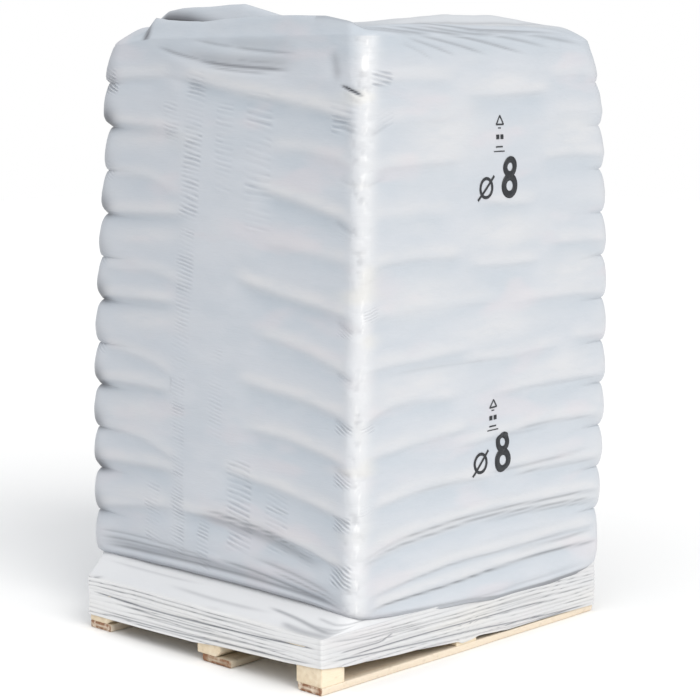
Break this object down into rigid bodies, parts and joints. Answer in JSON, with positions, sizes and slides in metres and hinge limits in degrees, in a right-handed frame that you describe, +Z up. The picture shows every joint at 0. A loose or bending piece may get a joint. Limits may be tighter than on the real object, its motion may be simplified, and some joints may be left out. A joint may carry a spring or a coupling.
{
  "type": "pallet of sacks",
  "caption": "Block pallet stacked with layers of filled plastic sacks under a milky stretch hood gathered round the deck.",
  "frame": {"origin": "middle of the whole load's footprint, on the floor under the pallet", "axes": "+Z up; X along the pallet's long side, Y along its short side; the face with the print looks to -Y"},
  "size_m": [1.2688, 1.1704, 1.866],
  "materials": {
    "planed_pine": "rough sawn pale pine",
    "grey_pine": "weathered sawn pine with waney edge",
    "sack_film": "white polythene sack, slightly wrinkled",
    "hood_film": "milky translucent stretch film, satin gloss"
  },
  "bodies": {
    "root": {"deck_board_1": "planed_pine", "deck_board_2": "planed_pine", "deck_board_3": "planed_pine", "deck_board_4": "planed_pine", "deck_board_5": "planed_pine", "deck_board_6": "planed_pine", "deck_board_7": "planed_pine", "stringer_board_1": "planed_pine", "stringer_board_2": "planed_pine", "stringer_board_3": "planed_pine", "block_11": "planed_pine", "block_12": "planed_pine", "block_13": "planed_pine", "block_21": "planed_pine", "block_22": "planed_pine", "block_23": "planed_pine", "block_31": "planed_pine", "block_32": "planed_pine", "block_33": "planed_pine", "bottom_board_1": "planed_pine", "bottom_board_2": "grey_pine", "bottom_board_3": "planed_pine", "sack_layer_01": "sack_film", "sack_layer_02": "sack_film", "sack_layer_03": "sack_film", "sack_layer_04": "sack_film", "sack_layer_05": "sack_film", "sack_layer_06": "sack_film", "sack_layer_07": "sack_film", "sack_layer_08": "sack_film", "sack_layer_09": "sack_film", "sack_layer_10": "sack_film", "sack_layer_11": "sack_film", "sack_layer_12": "sack_film", "stretch_hood": "hood_film"}
  },
  "joints": []
}
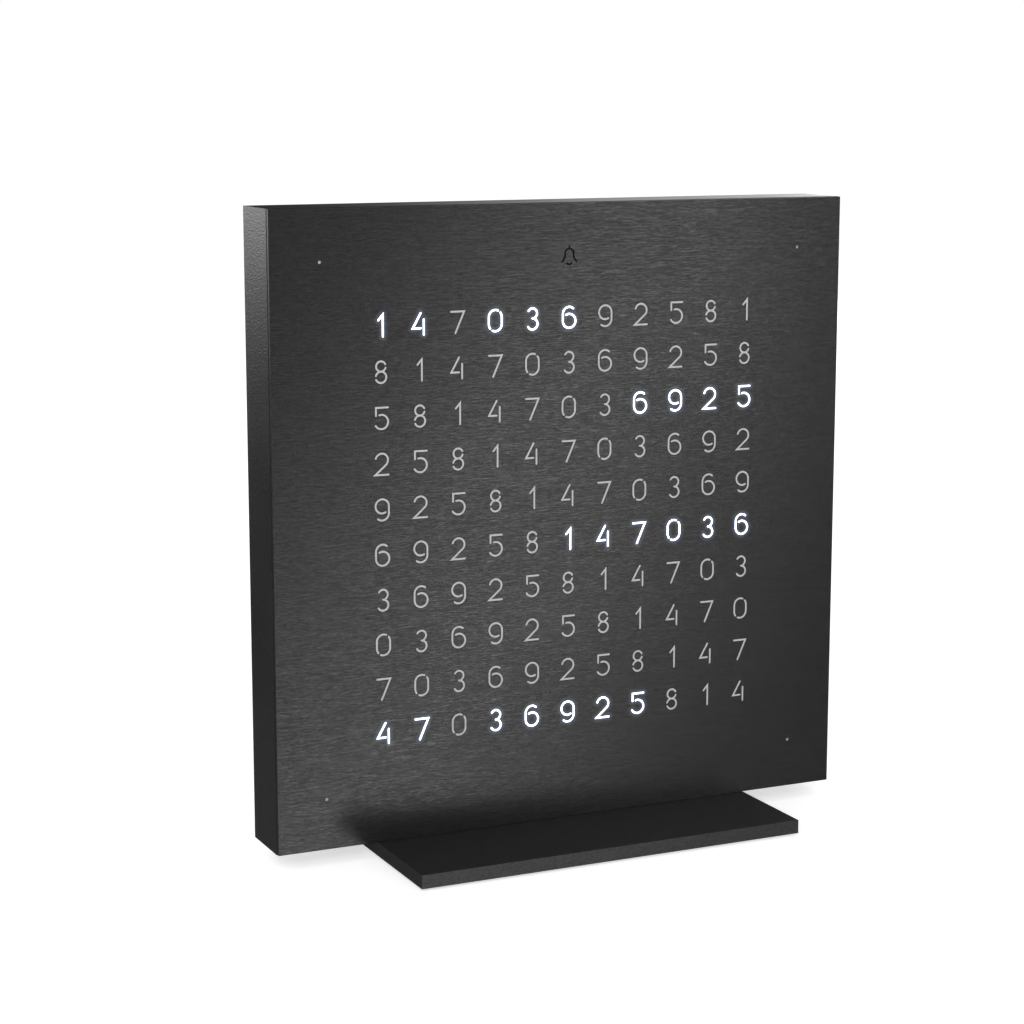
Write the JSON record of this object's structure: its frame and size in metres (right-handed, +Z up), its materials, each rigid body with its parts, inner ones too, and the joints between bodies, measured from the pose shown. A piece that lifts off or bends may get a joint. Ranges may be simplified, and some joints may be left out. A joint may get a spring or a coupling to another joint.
{
  "type": "word clock",
  "caption": "Square table clock that lights cut-out characters in a brushed steel face over a light grid, on a flat foot plate.",
  "frame": {"origin": "on the table, below the middle of the foot plate", "axes": "+X to the right as seen from the front, the face looks to -Y, +Z up"},
  "size_m": [0.135, 0.063, 0.1385],
  "materials": {
    "front_plate": "horizontally brushed, dark tinted steel",
    "opal_inlay": "opal acrylic sheet",
    "body_frame": "fine satin powder coat on aluminium",
    "frame_magnets": "nickel-plated",
    "diffuser_sheet": "frosted film",
    "light_grid": "moulded, matt",
    "led_board": "solder mask",
    "leds": "clear resin on white housings",
    "controller_chip": "moulded",
    "led_drivers": "moulded",
    "clock_chip": "moulded",
    "crystal": "satin can",
    "board_passives": "ceramic",
    "cell_holder": "moulded",
    "backup_cell": "plated steel can",
    "sounder": "moulded",
    "tact_switches": "moulded",
    "usb_socket": "plated shell",
    "usb_tongue": "moulded",
    "rear_panel": "fine textured",
    "rear_screws": "zinc-plated",
    "button_mode": "satin",
    "button_alarm": "satin",
    "button_minus": "satin",
    "button_plus": "satin",
    "foot_plate": "fine satin powder coat on steel",
    "foot_screws": "zinc-plated",
    "foot_pads": "matt"
  },
  "bodies": {
    "root": {"body_frame": "body_frame", "frame_magnets": "frame_magnets", "diffuser_sheet": "diffuser_sheet", "light_grid": "light_grid", "led_board": "led_board", "leds": "leds", "controller_chip": "controller_chip", "led_drivers": "led_drivers", "clock_chip": "clock_chip", "crystal": "crystal", "board_passives": "board_passives", "cell_holder": "cell_holder", "backup_cell": "backup_cell", "sounder": "sounder", "tact_switches": "tact_switches", "usb_socket": "usb_socket", "usb_tongue": "usb_tongue", "rear_panel": "rear_panel", "rear_screws": "rear_screws", "foot_plate": "foot_plate", "foot_screws": "foot_screws", "foot_pads": "foot_pads"},
    "cover": {"front_plate": "front_plate", "opal_inlay": "opal_inlay"},
    "button_mode": {"button_mode": "button_mode"},
    "button_alarm": {"button_alarm": "button_alarm"},
    "button_minus": {"button_minus": "button_minus"},
    "button_plus": {"button_plus": "button_plus"}
  },
  "joints": [
    {"name": "cover_pull", "type": "slide", "parent": "root", "child": "cover", "axis": [0, -1, 0], "range_m": [0, 0.03]},
    {"name": "button_mode_press", "type": "slide", "parent": "root", "child": "button_mode", "axis": [0, -1, 0], "range_m": [0, 0.0005], "stiffness_N_per_m": 1000},
    {"name": "button_alarm_press", "type": "slide", "parent": "root", "child": "button_alarm", "axis": [0, -1, 0], "range_m": [0, 0.0005], "stiffness_N_per_m": 1000},
    {"name": "button_minus_press", "type": "slide", "parent": "root", "child": "button_minus", "axis": [0, -1, 0], "range_m": [0, 0.0005], "stiffness_N_per_m": 1000},
    {"name": "button_plus_press", "type": "slide", "parent": "root", "child": "button_plus", "axis": [0, -1, 0], "range_m": [0, 0.0005], "stiffness_N_per_m": 1000}
  ]
}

(Short task): Identify each line containing the string "object" and copy it out.

(Answer):
Break this object down into rigid bodies, parts and joints. Answer in JSON, with positions, sizes and slides in metres and hinge limits in degrees, in a right-handed frame that you describe, +Z up. The picture shows every joint at 0. A loose or bending piece may get a joint. Limits may be tighter than on the real object, its motion may be simplified, and some joints may be left out. A joint may carry a spring or a coupling.
Write the JSON record of this object's structure: its frame and size in metres (right-handed, +Z up), its materials, each rigid body with its parts, inner ones too, and the joints between bodies, measured from the pose shown. A piece that lifts off or bends may get a joint. Ranges may be simplified, and some joints may be left out. A joint may get a spring or a coupling to another joint.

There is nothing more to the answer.